Iron stock solution (e.g., 200 ppm) (Aldrich 372331)

4200-4205

 

1.6 Reagents

  • Ferrozine reagent, 1 mM in water

    Dissolve 0.493 g ferrozine reagent in water and dilute to 1 l in a volumetric flask.

  • Ascorbic acid; 0.02 % in 0.2 N HCl, made fresh daily

  • Ammonium acetate, 30 % w/v

  • Iron stock solution (10 μg iron/mL/0.1 N HCl)
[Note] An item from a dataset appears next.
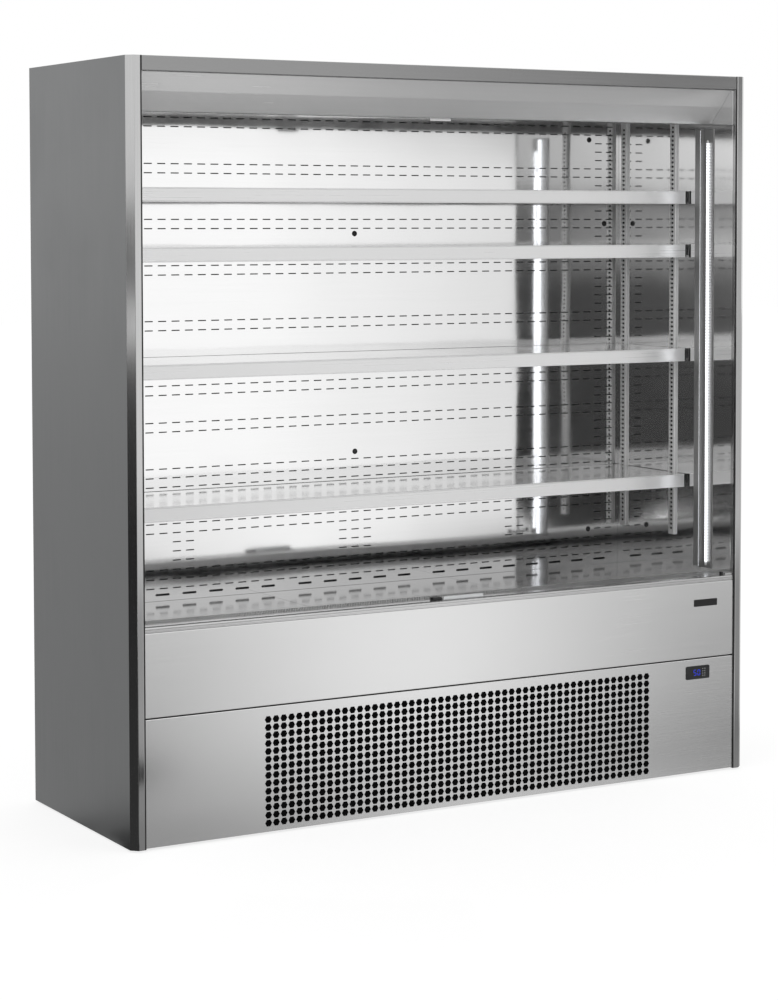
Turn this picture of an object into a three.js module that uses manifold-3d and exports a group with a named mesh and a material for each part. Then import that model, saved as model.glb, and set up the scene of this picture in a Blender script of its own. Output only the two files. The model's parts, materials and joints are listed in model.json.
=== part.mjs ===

  • Solutions of 1.0 N, 0.1 N, and 0.2 N HCl

1.7 Hazards, Precautions, and Waste Disposal

Adhere to normal laboratory safety procedures. Wear safety glasses at all times! Waste may be put down the drain using water rinse.

1.8 Supplies

  • 16 Test tubes, 18 × 150 mm

  • Meat sample

  • Pipettes

  • Porcelain crucible

  • Volumetric flask

1.9 Equipment

  • Analytical balance

  • Hot plate

  • Muffle furnace

  • Spectrophotometer

2 Procedure

(Instructions are given for analysis in duplicate.)

2.1 Ashing

  1. 1.

    In duplicate, place a ~5 g sample into the crucible and weigh accurately.

  2. 2.

    Heat on the hot plate until the sample is well charred and has stopped smoking.

  3. 3.

    Ash in muffle furnace at ca 550 °C until the ash is white.

2.2 Iron Measurement

  1. 1.

    Prepare standards of 10, 8, 6, 4, 2, and 0 μg iron/mL from a stock solution of 10 μg iron/mL. Make dilutions using ca 0.1 N HCl.

  2. 2.

    Dissolve ash in small amount of 1 N HCl, and dilute to 50 mL in volumetric flask with 0.1 N HCl.

  3. 3.

    In duplicate, put 0.500 mL of appropriately diluted samples and standards into 10 mL test tubes.

  4. 4.

    Add 1.250 mL ascorbic acid (0.02 % in 0.2 N HCl, made fresh daily). Vortex and let set for 10 min.

  5. 5.

    Add 2.000 mL 30 % ammonium acetate. Vortex (pH needs to be >3 for color development).

  6. 6.

    Add 1.250 mL ferrozine (1 mM in water). Vortex and let set in dark for 15 min.

  7. 7.

    Use water to zero the spectrophotometer at 562 nm (single-beam instrument) or place in the reference position (dual-beam instrument). Take two readings (repeated measures, msmt) for each tube at 562 nm.

3 Data and Calculations

Weight of original samples:(1)___________________ g(2)__________________ g

Absorbance of standards and samples:

 

Absorbance

Standards (μg iron/ml)

Rep 1

Rep 2

Mean

0

   

2

   

4

   

6

   

8

   

10

   

Meat sample

   

1

   

2

   

Calculation of total iron in sample:

  1. 1.

    Plot absorbance of standards on the y-axis versus μg iron/mL on the x-axis.

  2. 2.

    Calculate the iron concentration in the ash solution from the standard curve: (abs – y intercept)/slope = μg iron/mL ash solution.

  3. 3.

    Calculate iron in the sample using measured iron value from standard curve and meat sample:Csample = (μg iron/mL ash solution) x (50 mL ash solution/g meat) = μg iron/g meat

4 Question

  1. 1.

    How else could iron be determined using the ash digest? What would be the advantages and disadvantages of the ferrozine method versus the other method you identified?